In today's al-Sharq al-Awsat, Anis Mansour compares Nancy Ajram to Lolita. The "passionate desire" [al-wala'a] for Nancy can be seen in that the newspaper, magazines, parties, everything is filled with nothing but Nancy, as men of all ages tremble before her even though they know nothing about her, and even though her music and her dancing offer nothing evidently extraordinary. When Nabokov published Lolita, Mansour argues, censors in America and Britain - and Egypt - banned the book, not because it showed a young girl's virginity threatened or because she aroused passions wherever she went, but because it portrayed a respectable man gone mad over her.
At any rate, it's just fun to see Anis Mansour invoke Vladimir Nabokov and Simone de Beauvoir in order to explain Nancy Ajram.
OT. Al Jazeera reporters arrested in Egypt was they were covering a meeting and a street protest. "Authorities arrested 6 al Jazeera reporters and two production team contractors as they were covering protests in downtown Cairo and confiscated their cameras." (It was a pro-Mubarek protest to boot.) The team had permission to broadcast live coverage of a judicial committee meeting determing if it would monitor elections. Two Al Jazeera reporters were arrested inside the building while the others were arrested outside.

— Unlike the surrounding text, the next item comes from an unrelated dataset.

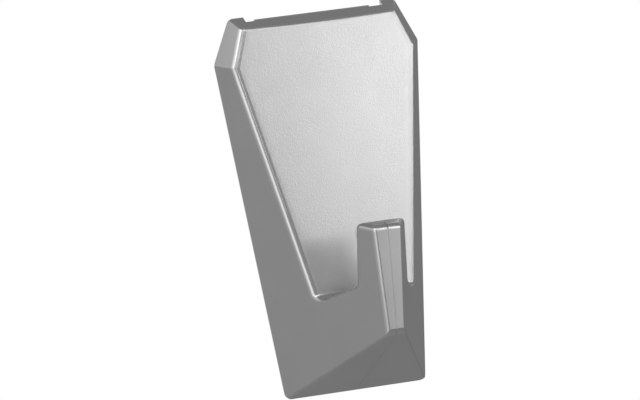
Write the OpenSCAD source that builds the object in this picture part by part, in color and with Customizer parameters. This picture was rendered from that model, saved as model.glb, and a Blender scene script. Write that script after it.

Posted by: Nur al Cubicle | May 13, 2005 at 09:59 AM
It somehow creeps me out that the author hardly got the point re why Lolita was banned. It was, where it was banned, rarely more than the fact that a kid was the sex object. It still creeps out most people.
I dunno what to think. Does it mean that the author sees kids having sex with adults as something normal, or is he just clueless?